The report that is in question here, Torture and impunity: 29 cases of Tibetan political prisoners, shows that 14 people died in custody. There should be an inquiry by the Chinese government into cases of custodial death and extrajudicial killings. That is what Australia should be asking of the Chinese government—to have that inquiry into those deaths in custody and extrajudicial killings that have been going on in Tibet with regard to this particular report on prisoners in Tibet. But, instead of that, Australia remains silent.
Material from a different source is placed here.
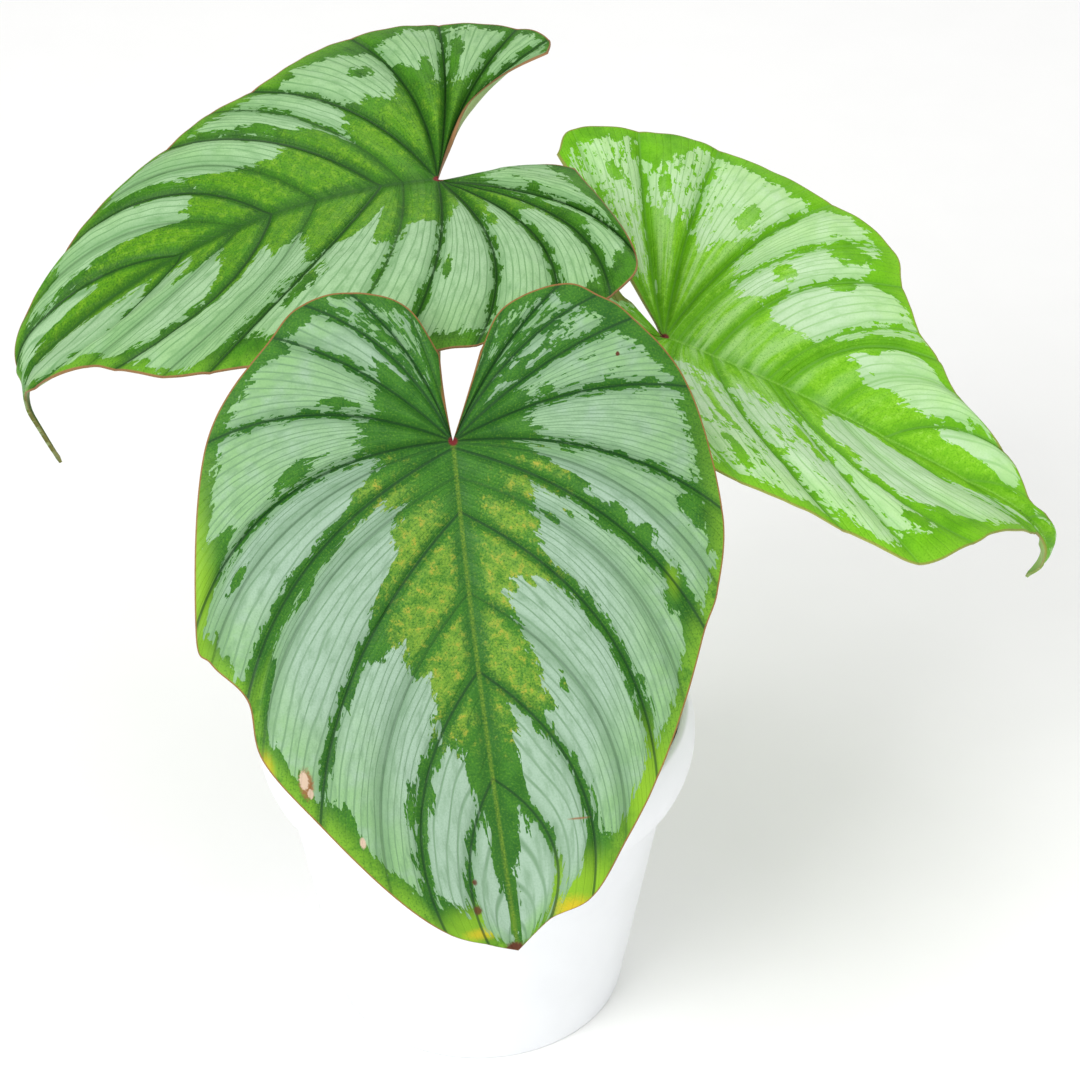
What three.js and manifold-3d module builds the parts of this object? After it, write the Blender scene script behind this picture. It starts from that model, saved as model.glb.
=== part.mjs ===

If we are to believe the government, then perhaps it will produce for us the remarks it has made on the Chinese government's response to the convention against torture. What has the Australian government said? Or is it that we do not say anything anymore because we in Australia are involved in breaches of the very same convention against torture and if we were to criticise others then we may invite the same criticism ourselves? It is time Australia recognised that if we stand up for human rights we have to stand up for them both here and everywhere around the world that they are being breached and not pick and choose according to who our trade partners are at the time.
I think it is a bit rich to suggest there are opportunities to discuss this. The government runs a mile from any discussion of human rights abuses with regard to any of our trading partners or allies. It is about time that we actually stood up and spoke in global fora on human rights. We could start with Tibet and follow up with Sri Lanka, instead of being complicit and turning a blind eye in the case of Sri Lanka, as we have done in the last 12 months.